26 July 2007
Fitch Ratings has revised the outlook on South Africa’s sovereign ratings from stable to positive, attributing the change to improved growth performance, increased investments and sound public finances.
South Africa’s ratings for long- and short-term foreign currency issuer default (IDR) were affirmed at “BBB+” and “F3” respectively. The country’s long-term local currency IDR was affirmed at “A”, as was the country ceiling.
“The change in outlook reflects South Africa’s improved growth performance and prospects as a result of rapidly rising public and private investment and ongoing micro-reforms in the economy,” Fitch sovereign team director Veronica Kalema said in a statement on Wednesday.
“In addition, the country has seen a substantial improvement in its already sound public finances and strong external balance sheet.”
Increased government savings and use of fiscal surpluses to increase reserves and cover the cost of sterilisation have also reduced South Africa’s external vulnerability, the agency said.

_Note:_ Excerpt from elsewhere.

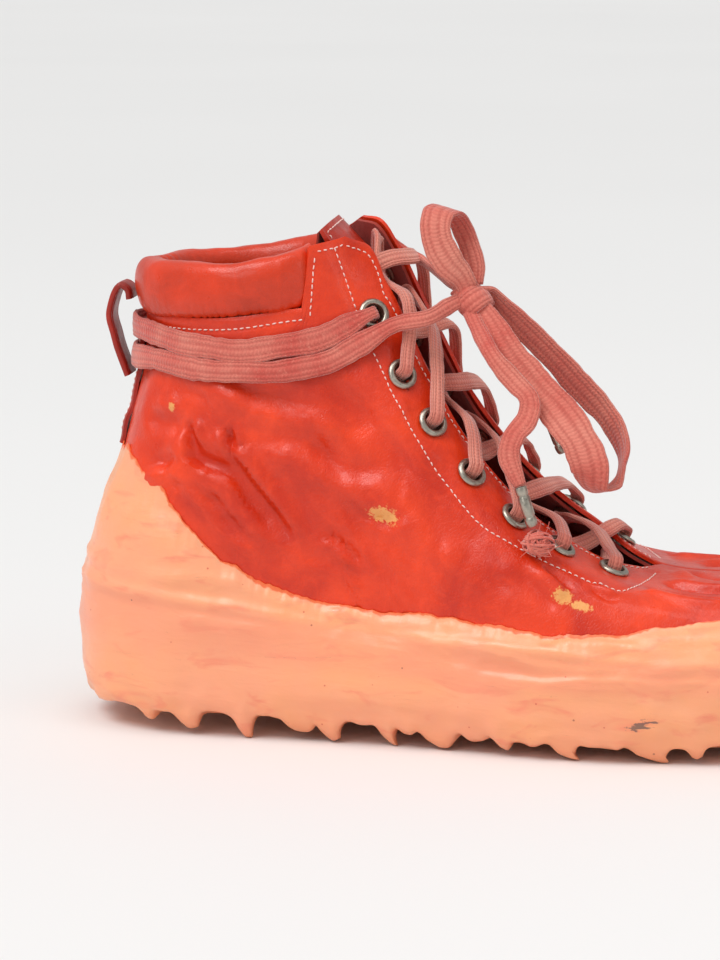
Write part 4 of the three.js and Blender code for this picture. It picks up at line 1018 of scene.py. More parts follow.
# How each material is made from the scene's colours.
MAKERS = {
    "upper": lambda c: glazed_leather("glazed calf leather", tuple(c.leather), tuple(c.leather_deep_and_crease_shade)),
    "collar": lambda c: glazed_leather(
        "soft glazed sheep leather", tuple(c.collar), darker(c.collar, 0.7), 0.33, False, 0.5
    ),
    "strap": lambda c: glazed_leather(
        "dark strap leather", tuple(c.strap), darker(c.strap, 0.5), 0.42, False
    ),
    "tongue": lambda c: glazed_leather(
        "dark tongue leather", between(c.strap, c.collar), tuple(c.strap), 0.36, False
    ),
    "lining": lambda c: matt_leather("unglazed lining leather", tuple(c.lining), darker(c.lining, 0.55)),
    "rubber": lambda c: dipped_rubber(),
    "lace": lambda c: cotton_lace("dyed cotton lace"),
    "thread": lambda c: sewing_thread(),
    "pewter": lambda c: worn_pewter("antiqued nickel plate"),
    "board": lambda c: plain_stuff("cellulose board", "#B08A5E", "#8A6840", 2.5, 0.9, 0.1),
    "foam": lambda c: plain_stuff("cork-filled sole foam", "#D9C9A6", "#A98F66", 2.0, 0.95, 0.15),
    "steel": lambda c: plain_stuff("spring steel", "#9CA0A4", "#74787C", 3.0, 0.35, 0.02, 1.0),
}
MATERIALS = {}


def material_for(key):
    """A material, made when it is first asked for."""
    if key not in MATERIALS:
        MATERIALS[key] = MAKERS[key](bpy.context.scene.boot_colours)
    return MATERIALS[key]


# ---- Camera, light and floor ----


def aimed(thing, direction):
    """Puts a camera or a lamp in the scene, looking along a direction."""
    bpy.context.scene.collection.objects.link(thing)
    thing.rotation_mode = "QUATERNION"
    thing.rotation_quaternion = direction.to_track_quat("-Z", "Y")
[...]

Fitch said South Africa’s growth rate of 5% was sustained between 2004 and 2006 by strong consumer demand, while more recently acceleration of capital investment reflected a massive infrastructure investment by the country’s public corporations – both as part of the government’s general infrastructure programme and for infrastructure related to hosting the 2010 Fifa World Cup.
The agency said it expected consumer demand to remain firm despite rising interest rates, thanks to structural changes in the economy and a rise in employment and real income.
Fitch predicted that the country’s growth rate would to remain close to 5% in 2007 and potential growth would move still higher in the mediumterm. However, the agency also expects SA’s current account deficit to remain between 6% and 7% of gross domestic product.
South Africa still needed to address issues such as income inequality, unemployment, HIV/Aids and crime, the agency noted, saying these could threaten future stability.
“The positive outlook assumes a continuation of the current macro policy framework,” Fitch added.
“It would revert to stable if there were signs of weakening in the policy framework in response to political developments, or if external shocks did not meet with an appropriate fiscal and monetary response.”